Sandra knew she wanted to be a journalist since she was in high school. She says she always wrote for herself, and when she was 16 she started to feel interested in writing for others. For more than six years, she has been traveling every day from Toluca to Mexico City and back, and even if she doesn’t live in the city, she says she feels “from the D.F.,” and there is no other place she would rather work as a journalist.
“The greatest challenge I see for journalists in Mexico City is that sometimes they forget to be truly objective—at least as objective as they can be. Journalism in Mexico will not improve if the ego of journalists keeps on growing,” she concludes.

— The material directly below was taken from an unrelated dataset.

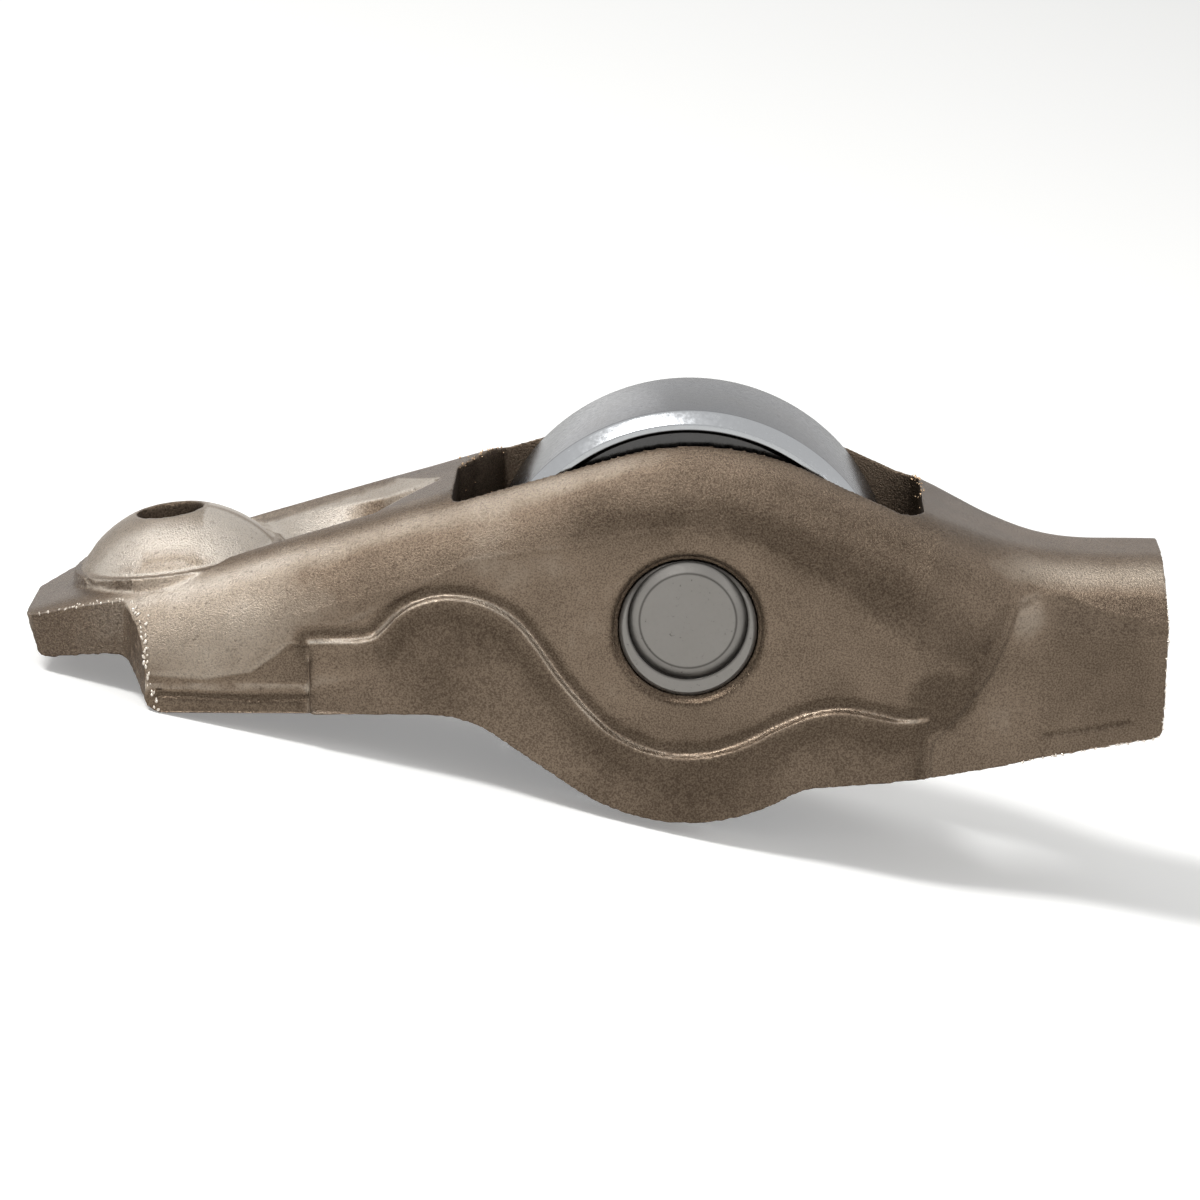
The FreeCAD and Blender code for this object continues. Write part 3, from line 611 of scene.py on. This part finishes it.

Follow Sandra on Twitter: @sandiapolinar
Born and raised in Mexico City, Daliri comes from a family that has worked in the circus industry for generations. She is the only journalist in her family, and she feels proud of her career path. Daliri has lived in many neighborhoods in Mexico City, from San Rafael to La Roma, from La Tabacalera to Buena Vista. She is in love with Mexico City, and even when she travels to other cities to study, she confesses that she will always come back to the D.F.
“I am a woman who likes to experiment with her work. I want to try new things, and I am always looking for new stories, new voices to represent.” Sandra has written several stories about tactics of indigenous resistance from the southern Mexican state of Chiapas.
For Daliri, trying to bring out an equal number of male and female voices in her writing is her contribution to gender equality. “I am personally not a feminist, but I always want to write about women in my stories,” she says. One of her favorite and most recent stories looks at daughters of politicians who are also working in politics, an investigation she pursued to explore a “minority of a minority.”
“There are differences between men and women when we talk about journalism. Sometimes some men think [women] can’t do good reporting, but you should not let those comments affect your work. These people are ignorant,” she emphasizes. For Daliri, her work as a journalist is her passion, and that there’s nothing else she’d rather be doing.